> _WHAT TO DO_: Write the material out again, line by line, exactly as it is.
[BEGIN PROVIDED MATERIAL]
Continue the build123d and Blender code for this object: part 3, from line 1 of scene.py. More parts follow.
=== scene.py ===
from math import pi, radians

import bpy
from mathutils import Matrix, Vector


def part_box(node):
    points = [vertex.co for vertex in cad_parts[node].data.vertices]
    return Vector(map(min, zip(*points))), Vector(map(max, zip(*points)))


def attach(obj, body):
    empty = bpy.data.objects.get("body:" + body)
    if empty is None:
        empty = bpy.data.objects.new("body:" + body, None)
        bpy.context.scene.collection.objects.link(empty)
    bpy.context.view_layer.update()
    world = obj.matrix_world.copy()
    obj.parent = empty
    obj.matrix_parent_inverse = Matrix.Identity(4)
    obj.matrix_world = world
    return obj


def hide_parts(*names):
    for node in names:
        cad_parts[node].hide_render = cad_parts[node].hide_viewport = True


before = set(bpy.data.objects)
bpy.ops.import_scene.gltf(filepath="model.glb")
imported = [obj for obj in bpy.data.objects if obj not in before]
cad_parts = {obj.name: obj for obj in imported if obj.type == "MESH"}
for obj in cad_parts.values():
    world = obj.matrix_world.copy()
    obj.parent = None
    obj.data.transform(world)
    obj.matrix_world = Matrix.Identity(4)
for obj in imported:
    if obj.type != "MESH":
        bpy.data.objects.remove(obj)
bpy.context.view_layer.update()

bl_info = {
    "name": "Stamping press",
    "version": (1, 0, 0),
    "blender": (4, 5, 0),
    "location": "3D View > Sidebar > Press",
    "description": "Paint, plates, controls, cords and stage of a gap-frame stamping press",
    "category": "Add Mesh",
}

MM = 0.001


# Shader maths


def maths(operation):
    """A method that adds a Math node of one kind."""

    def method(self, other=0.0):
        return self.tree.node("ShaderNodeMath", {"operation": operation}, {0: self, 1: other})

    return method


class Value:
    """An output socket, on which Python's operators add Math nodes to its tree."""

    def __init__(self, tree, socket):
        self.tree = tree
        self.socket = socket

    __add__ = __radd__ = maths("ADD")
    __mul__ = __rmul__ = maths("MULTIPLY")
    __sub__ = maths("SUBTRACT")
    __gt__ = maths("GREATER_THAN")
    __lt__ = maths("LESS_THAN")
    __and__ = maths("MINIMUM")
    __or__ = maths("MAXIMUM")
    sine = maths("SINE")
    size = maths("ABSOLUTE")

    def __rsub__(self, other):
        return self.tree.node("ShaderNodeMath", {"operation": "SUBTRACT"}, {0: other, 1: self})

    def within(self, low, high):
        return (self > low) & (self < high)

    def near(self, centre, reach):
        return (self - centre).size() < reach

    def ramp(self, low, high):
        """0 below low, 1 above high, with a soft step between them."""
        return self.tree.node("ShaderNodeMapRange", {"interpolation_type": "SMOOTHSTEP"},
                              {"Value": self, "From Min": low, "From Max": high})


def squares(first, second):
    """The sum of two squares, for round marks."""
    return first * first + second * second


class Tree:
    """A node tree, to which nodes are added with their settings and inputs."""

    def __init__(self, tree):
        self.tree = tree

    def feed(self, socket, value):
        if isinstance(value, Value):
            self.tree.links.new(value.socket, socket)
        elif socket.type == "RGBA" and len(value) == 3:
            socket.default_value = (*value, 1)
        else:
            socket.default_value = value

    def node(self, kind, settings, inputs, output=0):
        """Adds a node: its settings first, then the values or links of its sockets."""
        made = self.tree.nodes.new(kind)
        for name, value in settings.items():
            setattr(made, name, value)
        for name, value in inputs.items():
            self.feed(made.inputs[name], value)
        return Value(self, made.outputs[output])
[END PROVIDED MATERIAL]
> _SOLVED EXERCISE_:
Continue the build123d and Blender code for this object: part 3, from line 1 of scene.py. More parts follow.
=== scene.py ===
from math import pi, radians

import bpy
from mathutils import Matrix, Vector


def part_box(node):
    points = [vertex.co for vertex in cad_parts[node].data.vertices]
    return Vector(map(min, zip(*points))), Vector(map(max, zip(*points)))


def attach(obj, body):
    empty = bpy.data.objects.get("body:" + body)
    if empty is None:
        empty = bpy.data.objects.new("body:" + body, None)
        bpy.context.scene.collection.objects.link(empty)
    bpy.context.view_layer.update()
    world = obj.matrix_world.copy()
    obj.parent = empty
    obj.matrix_parent_inverse = Matrix.Identity(4)
    obj.matrix_world = world
    return obj


def hide_parts(*names):
    for node in names:
        cad_parts[node].hide_render = cad_parts[node].hide_viewport = True


before = set(bpy.data.objects)
bpy.ops.import_scene.gltf(filepath="model.glb")
imported = [obj for obj in bpy.data.objects if obj not in before]
cad_parts = {obj.name: obj for obj in imported if obj.type == "MESH"}
for obj in cad_parts.values():
    world = obj.matrix_world.copy()
    obj.parent = None
    obj.data.transform(world)
    obj.matrix_world = Matrix.Identity(4)
for obj in imported:
    if obj.type != "MESH":
        bpy.data.objects.remove(obj)
bpy.context.view_layer.update()

bl_info = {
    "name": "Stamping press",
    "version": (1, 0, 0),
    "blender": (4, 5, 0),
    "location": "3D View > Sidebar > Press",
    "description": "Paint, plates, controls, cords and stage of a gap-frame stamping press",
    "category": "Add Mesh",
}

MM = 0.001


# Shader maths


def maths(operation):
    """A method that adds a Math node of one kind."""

    def method(self, other=0.0):
        return self.tree.node("ShaderNodeMath", {"operation": operation}, {0: self, 1: other})

    return method


class Value:
    """An output socket, on which Python's operators add Math nodes to its tree."""

    def __init__(self, tree, socket):
        self.tree = tree
        self.socket = socket

    __add__ = __radd__ = maths("ADD")
    __mul__ = __rmul__ = maths("MULTIPLY")
    __sub__ = maths("SUBTRACT")
    __gt__ = maths("GREATER_THAN")
    __lt__ = maths("LESS_THAN")
    __and__ = maths("MINIMUM")
    __or__ = maths("MAXIMUM")
    sine = maths("SINE")
    size = maths("ABSOLUTE")

    def __rsub__(self, other):
        return self.tree.node("ShaderNodeMath", {"operation": "SUBTRACT"}, {0: other, 1: self})

    def within(self, low, high):
        return (self > low) & (self < high)

    def near(self, centre, reach):
        return (self - centre).size() < reach

    def ramp(self, low, high):
        """0 below low, 1 above high, with a soft step between them."""
        return self.tree.node("ShaderNodeMapRange", {"interpolation_type": "SMOOTHSTEP"},
                              {"Value": self, "From Min": low, "From Max": high})


def squares(first, second):
    """The sum of two squares, for round marks."""
    return first * first + second * second


class Tree:
    """A node tree, to which nodes are added with their settings and inputs."""

    def __init__(self, tree):
        self.tree = tree

    def feed(self, socket, value):
        if isinstance(value, Value):
            self.tree.links.new(value.socket, socket)
        elif socket.type == "RGBA" and len(value) == 3:
            socket.default_value = (*value, 1)
        else:
            socket.default_value = value

    def node(self, kind, settings, inputs, output=0):
        """Adds a node: its settings first, then the values or links of its sockets."""
        made = self.tree.nodes.new(kind)
        for name, value in settings.items():
            setattr(made, name, value)
        for name, value in inputs.items():
            self.feed(made.inputs[name], value)
        return Value(self, made.outputs[output])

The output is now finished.